WHAT THE TASK REQUIRES: Pull out every line below containing the word "from".
──────── SUPPLIED MATERIAL
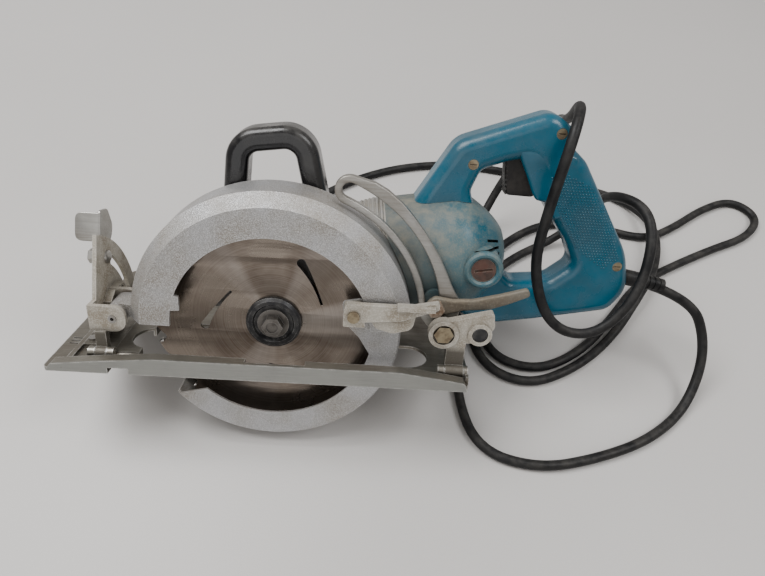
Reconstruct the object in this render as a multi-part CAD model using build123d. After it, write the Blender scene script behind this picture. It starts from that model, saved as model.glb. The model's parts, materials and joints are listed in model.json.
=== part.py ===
from build123d import *
import os
from math import atan2, cos, degrees, pi, radians, sin, tan

# Circular saw, blade on the left of an inclined hypoid motor, standing as it is put down:
# leaning on the lower guard and on the right-hand edge of its base.
# Everything is drawn upright first: +X to the rear handle, +Y to the motor side, +Z up from the
# sole, with the arbor axis along Y through the origin at the middle of the blade.
# One lean and one shift at the end bring the whole saw to its standing place.

# ---- blade and spindle ----
blade_diameter = 185.0
blade_plate = 1.8
tooth_count = 24
tooth_depth = 6.5
kerf = 2.4
arbor_bore_radius = 7.94
max_cut_depth = 60.7
flange_radius = 21.0
inner_flange_thickness = 5.0
outer_flange_thickness = 4.6
spindle_radius = 7.5
running_fit = 0.05
seat_gap = 0.3

# ---- guards ----
guard_rim_radius = blade_diameter / 2 + 12.5
guard_opening_radius = guard_rim_radius - 31.0
guard_front = -18.6
guard_back = 20.0
guard_wall = 2.4
guard_bevel = 9.0
lower_guard_radius = blade_diameter / 2 + 4.3
lower_guard_opening = lower_guard_radius - 20.8
lower_guard_front = -14.55
lower_guard_back = 14.5
lower_guard_wall = 1.8
lower_guard_start = 219.6
lower_guard_end = 372.0
guard_hub_radius = 21.0
guard_travel = 116.0

# ---- drive ----
motor_y = 58.0
motor_tilt = 10.0
hypoid_offset = 20.0
motor_radius = 49.0
motor_wall = 3.2
motor_front = 93.0
motor_end = 191.0
brush_station = 163.0
core_radius = 25.5
core_start = 111.0
core_length = 42.0
armature_shaft_radius = 5.0
ring_gear_teeth = 32
pinion_teeth = 6
ring_gear_radius = 24.0
ring_gear_face = 52.0
pinion_radius = 6.93
housing_drum_radius = 28.0
housing_wall = 3.4
drum_end = 86.0

# ---- base and depth adjustment ----
sole = max_cut_depth - blade_diameter / 2
base_front = -163.0
base_rear = 150.0
base_left = -36.5
base_right = 138.0
base_thickness = 2.8
rail_width = 9.0
rail_height = 13.8
lip_height = 8.0
slot_left = -24.0
slot_right = 38.5
slot_half_length = blade_diameter / 2 + 6.5
pivot_x = -guard_rim_radius - 11.0
pivot_z = 3.0
link_slot_radius = guard_rim_radius + 7.3
link_slot_x = 11.0
link_slot_z = 3.5
link_pin_x = link_slot_x + link_slot_radius + 5.2
link_pin_z = 6.0
link_slot_width = 7.6
link_front = 1.5
link_thickness = 6.0
link_wall = 6.2
link_slot_sweep = 57.6
depth_bolt_angle = 9.0
bevel_y = -20.0
bevel_z = sole + 7.8
bevel_slot_radius = 72.5
bevel_bolt_angle = 56.0
bevel_travel = 45.0
depth_travel = 26.0

# ---- handles and cord ----
handle_width = 32.0
handle_wall = 3.0
handle_round = 9.0
front_handle_y = 37.0
front_handle_width = 26.0
front_handle_depth = 17.0
cord_diameter = 8.5

nodes = {}


def ring(outer, inner):
    return Circle(outer) - Circle(inner)


def across(sketch, y0, y1):
    # a prism whose outline lies in X and Z, from y0 to y1
    return extrude(Plane.XZ.offset(-y1) * sketch, amount=y1 - y0)


def along(sketch, x0, x1):
    # a prism whose outline lies in Y and Z, from x0 to x1
    return extrude(Plane.YZ.offset(x0) * sketch, amount=x1 - x0)


def upward(sketch, z0, z1):
    # a prism whose outline lies in X and Y, from z0 to z1
    return extrude(Plane.XY.offset(z0) * sketch, amount=z1 - z0)


def rod_y(radius, y0, y1, x=0.0, z=0.0):
    return across(Pos(x, z) * Circle(radius), y0, y1)


def rod_x(radius, x0, x1, y=0.0, z=0.0):
    return along(Pos(y, z) * Circle(radius), x0, x1)


def block(x0, x1, y0, y1, z0, z1):
    return Pos((x0 + x1) / 2, (y0 + y1) / 2, (z0 + z1) / 2) * Box(x1 - x0, y1 - y0, z1 - z0)


def polygon(*points):
    return make_face(Polyline(*points, close=True))


def outline(*corners):
    # a closed outline from corners given as x, y and corner radius
    count = len(corners)
    bends = []
    for i in range(count):
        corner = Vector(*corners[i][:2])
        back = Vector(*corners[i - 1][:2]) - corner
        on = Vector(*corners[(i + 1) % count][:2]) - corner
        half = radians(back.get_angle(on) / 2)
        reach = min(corners[i][2] / tan(half), 0.49 * back.length, 0.49 * on.length)
        radius = reach * tan(half)
        middle = corner + (back.normalized() + on.normalized()).normalized() * (radius / sin(half) - radius)
        bends.append((corner + back.normalized() * reach, middle, corner + on.normalized() * reach))
    edges = []
    for i in range(count):
        edges.append(ThreePointArc(*bends[i]))
        edges.append(Line(bends[i][2], bends[(i + 1) % count][0]))
    return make_face(edges)


def spun_y(profile, start, end):
    # revolves a radius and Y profile about the arbor, from one angle above +X to another
    return Rot(0, -end, 0) * revolve(profile, Axis.Y, end - start)


def spun_x(*points):
    # revolves a station and radius profile about the motor axis
    return revolve(polygon(*points), Axis.X)


def polar(radius, angle, x=0.0, z=0.0):
    return (x + radius * cos(radians(angle)), z + radius * sin(radians(angle)))


def group(solids):
    return Compound([s.solid() for s in solids])


def guard_room(extra):
    # the space that the upper guard fills beside the drive, grown by a margin
    return rod_y(guard_rim_radius + extra, guard_front, guard_back + extra)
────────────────
FULL RESPONSE:
Reconstruct the object in this render as a multi-part CAD model using build123d. After it, write the Blender scene script behind this picture. It starts from that model, saved as model.glb. The model's parts, materials and joints are listed in model.json.
from build123d import *
from math import atan2, cos, degrees, pi, radians, sin, tan
# Everything is drawn upright first: +X to the rear handle, +Y to the motor side, +Z up from the
    # a prism whose outline lies in X and Z, from y0 to y1
    # a prism whose outline lies in Y and Z, from x0 to x1
    # a prism whose outline lies in X and Y, from z0 to z1
    # a closed outline from corners given as x, y and corner radius
    # revolves a radius and Y profile about the arbor, from one angle above +X to another